Но пока еще, при первых танских императорах, всё было хорошо. Крестьяне работали на своих наделах, торговцы радовались невысоким налогам и порядку, который позволял перевозить товары из одной местности в другую без угрозы лишиться их, а чиновники следовали конфуцианским принципам. Еще одним экономическим благом стало упорядочивание чеканки монет. Во время смуты, предшествовавшей приходу к власти Гао-цзу, многие «императоры» начинали чеканить свои монеты, что привело к усложнению денежных расчетов. Кроме того, в монетах возросло содержание примесей. Хорошо еще, что у китайцев была древняя валюта, не подверженная девальвации и подделке, – стандартные куски шелковой материи [45]. Но всё же монеты были удобнее.
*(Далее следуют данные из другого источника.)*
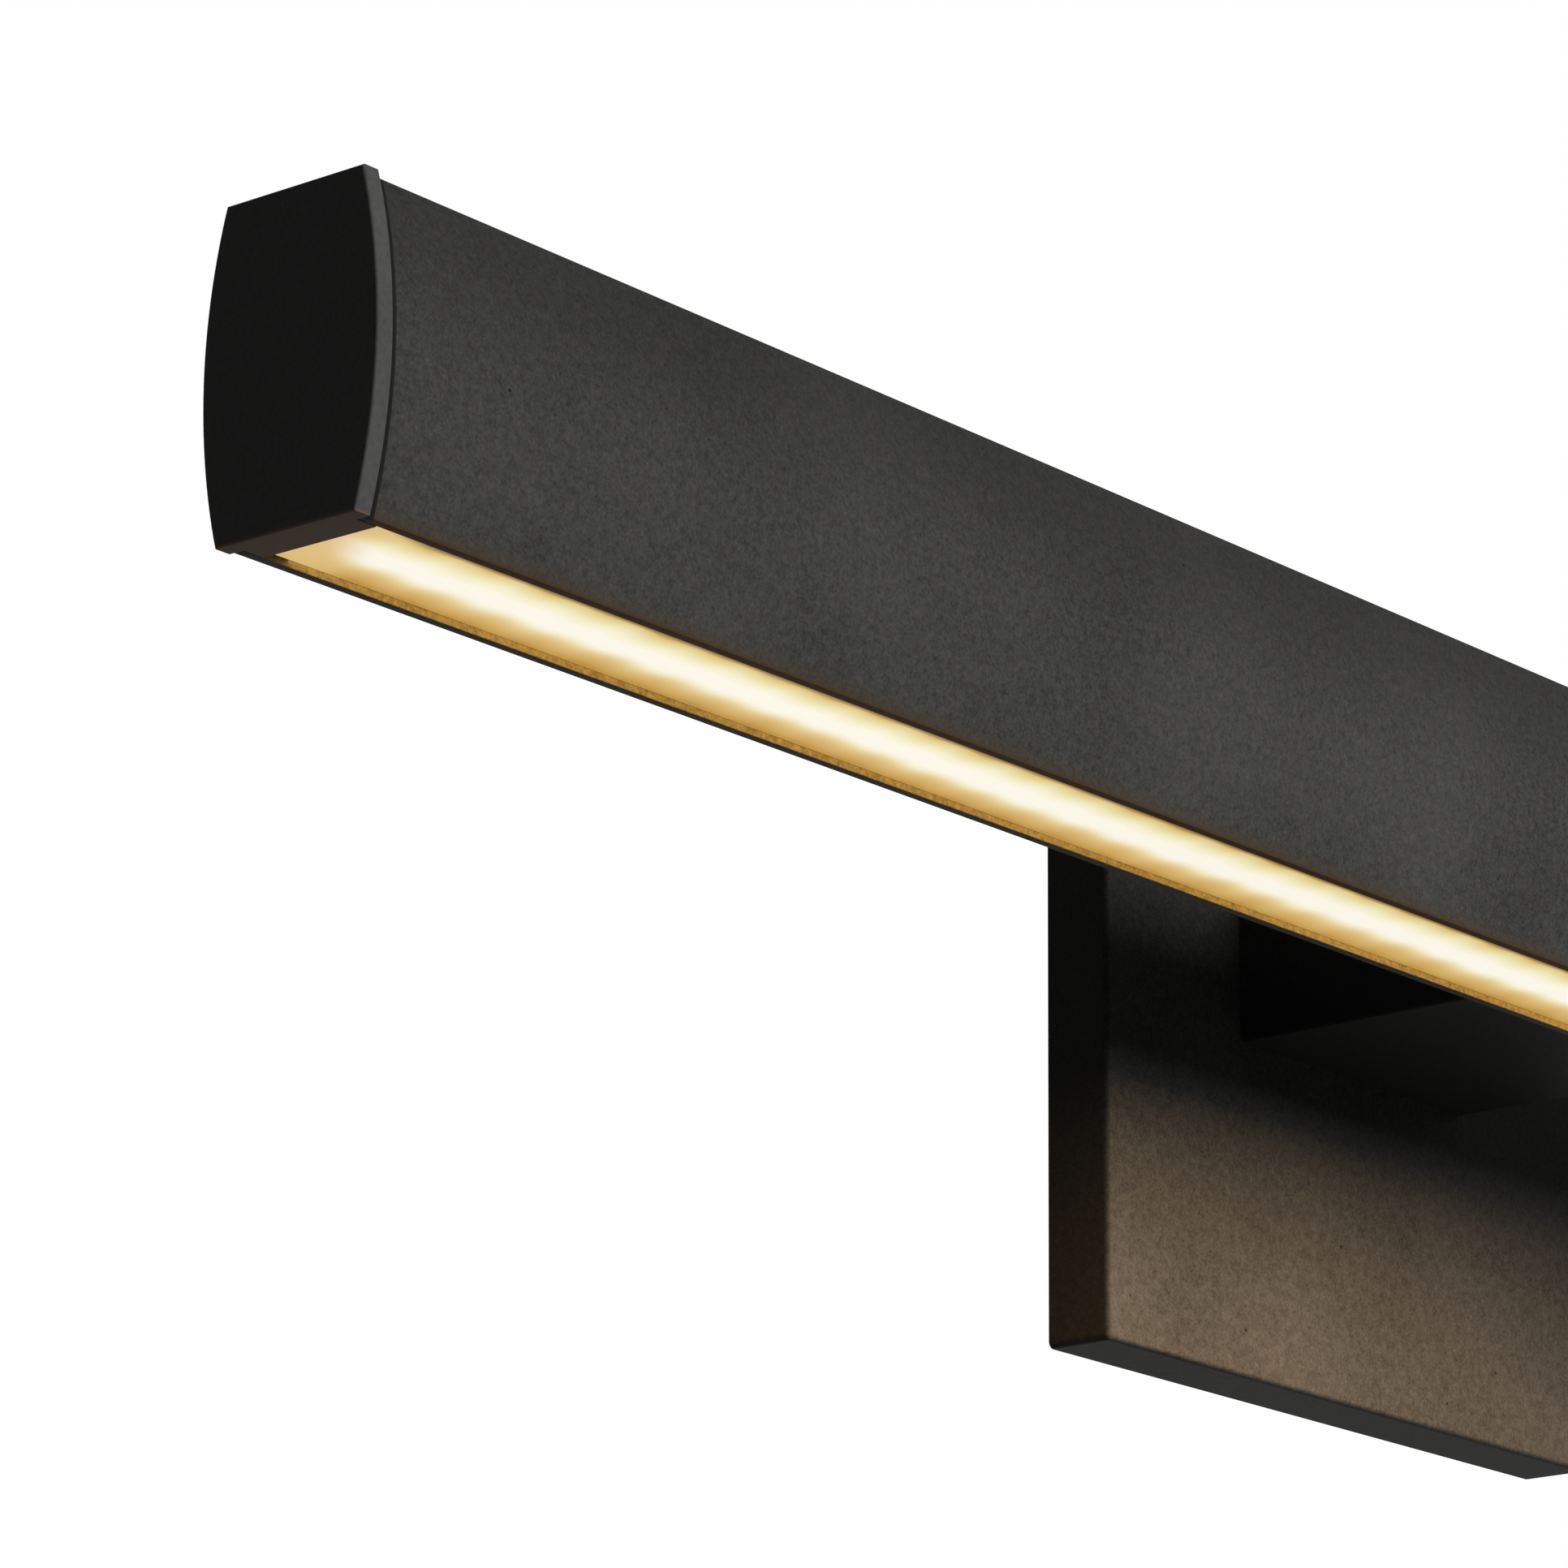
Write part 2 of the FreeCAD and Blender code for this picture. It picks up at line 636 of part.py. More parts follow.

А в 812 году, при императоре Сянь-цзуне, в Танской империи официально ввели в обращение фейпяо («летающую наличность») – банкноты, которые печатались на материи или бумаге. Отныне торговцам уже не приходилось возить из города в город мешки со связками монет [46]. Примечательно, что Гао-цзу лично назначал начальников рынков в своем государстве, – уже по одному этому факту можно судить о том, какое важное значение император придавал торговле.

Гао-цзу восстановил систему государственных экзаменов для получения должности кэцзюй, причем сделал ее централизованной. Важность системы кэцзюй заключалась в том, что она давала не знатному, но способному человеку, возможность получить должность, которая ранее была доступна только представителям знатных семейств. Разумеется, у богатых и знатных было больше шансов успешно сдать экзамен (наем лучших учителей, подарки экзаменаторам, связи), но тем не менее дверь для незнатных, но способных была открыта.

При Гао-цзу был создан свод законов, получивший название «Танского кодекса». Первый вариант кодекса появился в 624 году, впоследствии он изменялся и дополнялся, а окончательный вариант был обнародован в 652 году, в правление внука Гао-цзу императора Гао-цзуна. Главным достоинством Танского кодекса стало гармоничное объединение конфуцианских и легистских [47] толкований законов, что сделало его образцом и основой для более поздних кодексов.